Itsekiri royal tradition places Atuwatse's burial at Ijala, the established burial ground of the Olus, where the grave of each ruler is traditionally marked by a tree.

==Historical significance==

Atuwatse is remembered within Itsekiri history as the first Olu to receive an extended overseas education and to marry a European woman. Ayida treats his life as a case of African elite migration through which a Warri prince acquired knowledge, honours and kinship ties that could be used in the kingdom's relations with the Lusophone Atlantic world. The crowns attributed to him remain material symbols of that relationship.

The archival evidence qualifies several claims in later popular accounts.
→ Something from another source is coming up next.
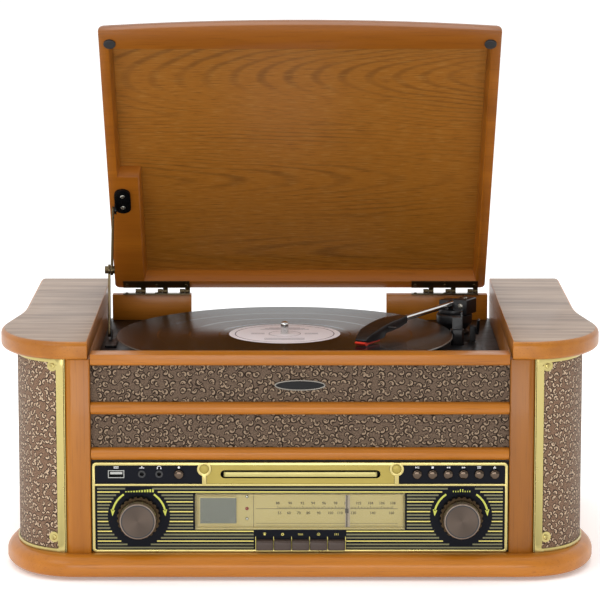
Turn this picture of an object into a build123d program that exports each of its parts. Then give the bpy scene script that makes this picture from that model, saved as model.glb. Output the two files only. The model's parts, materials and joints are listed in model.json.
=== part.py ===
"""Stereo music centre: a wooden cabinet with a control panel in front, curved cloth corners, a record
player under a hinged lid, a disc drawer, five source keys and two large knobs.

Millimetres, +Z up, +Y to the back. The origin is on the surface it stands on, under the middle of the
cabinet. It stands as it is used, with the lid propped open on its stay and the tone arm on the record.
"""
import os
from math import atan2, cos, degrees, radians, sin, sqrt

from build123d import *

os.makedirs("parts", exist_ok=True)

# ---------------------------------------------------------------- driving dimensions
# Cabinet
cabinet_depth = 345.0         # columns to back edge
bay_width = 360.0             # between the two side caps, where the lid closes
cover_thickness = 3.0         # bottom cover, which the cabinet stands on
cover_inset = 12.0
plinth_height = 18.5
plinth_overhang = 13.5        # the plinth stands out this far in front of the columns
plinth_flat = 190.0           # half of the plinth's straight front
panel_height = 78.2           # control panel with its rim
rail_height = 10.8            # the two half-round rails
lower_band_height = 28.6      # cloth between the two rails
upper_band_height = 31.9      # cloth between the upper rail and the top rail
top_rail_height = 9.6
top_rail_depth = 21.0
rail_rise = 4.2               # the top rail stands this much above the columns
cap_thickness = 15.8
cap_overhang = 2.5
cap_flat = 15.0               # straight part of a cap's front edge
column_width = 21.5
column_depth = 22.0
wall_thickness = 10.0         # boards beside the record player
side_thickness = 9.0
board_thickness = 12.0        # front board behind cloth and panel
cloth_thickness = 2.5
well_depth = 26.7             # top rail down to the deck
deck_thickness = 3.0
back_thickness = 5.0
fit_gap = 0.2                 # between boards that are fitted by hand
run_gap = 0.3                 # between pieces that move past each other

# Curved corners
corner_start_y = 3.0          # the cloth starts this far behind the columns' front
corner_heading = 12.0         # its first direction, degrees from the X axis
corner_arcs = ((50.0, 50.0), (88.0, 30.0))    # radius, turn in degrees
corner_depth = 125.0          # where the cloth corner meets the side board
corner_board = 4.0
brass_strip = 4.5             # upright strips of the brass frame
brass_edge = 3.0              # its top and bottom strips
brass_sheet = 1.2
corner_tab = 7.0              # radius of the tabs that the frame's screws go through

# Control panel
rim_width = 2.2
panel_plate = 5.0
panel_inset = 3.0             # panel face behind the columns' front
divider_rise = 58.9           # brass line above the panel's lower edge
divider_width = 1.6
knob_spacing = 274.8
knob_rise = 31.5
knob_face_d = 31.0
knob_skirt_d = 36.8
knob_height = 21.0
knob_flutes = 24
shaft_d = 6.0
button_d = 7.6
button_travel = 1.2
button_proud = 2.6
key_pitch = 15.35
key_width = 14.3
key_height = 8.6
key_travel = 2.0
key_proud = 6.0
dial_width = 179.5
dial_height = 32.0
dial_rise = 19.4
pointer_x = 40.0
pointer_width = 1.0
lcd_width = 31.6
lcd_height = 23.6
slot_width = 136.3            # mouth of the disc drawer
slot_height = 7.0
slot_rise = 68.2
tray_width = 130.8
tray_thickness = 4.2
tray_length = 134.0
disc_d = 120.0
roundel_d = 12.0

# Record player
record_d = 302.0
record_x = -13.8
record_y = 171.6              # behind the columns' front
record_thickness = 2.0
record_lift = 13.0            # underside of the record above the deck
label_d = 100.0
platter_d = 198.0
spindle_d = 7.1
spindle_rise = 26.4           # tip above the deck
hub_ring_d = 120.0
pivot_x = 143.0
pivot_y = 262.0
arm_reach = 176.8             # arm pivot to stylus
arm_radius = 92.4             # stylus to the record's centre, as it plays
arm_tube_d = 5.0
arm_height = 28.0             # centre line of the tube above the deck
shell_length = 77.0
park_turn = 30.0              # arm swings this far outwards to its rest
cue_depth = 222.0             # cue lever's axle behind the columns' front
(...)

Fonseca and Kenny do not identify a completed university degree; Domingos was not ordained; Catholicism remained concentrated around the court; Portuguese military support was withheld; and his 1611 agreement with Carrilho linked proposed Christian and administrative change to commerce in enslaved people. Fonseca situates Domingos within a relationship driven on both sides by trade, political advantage and religious legitimation, rather than treating Portuguese influence as a one-way transfer of European institutions.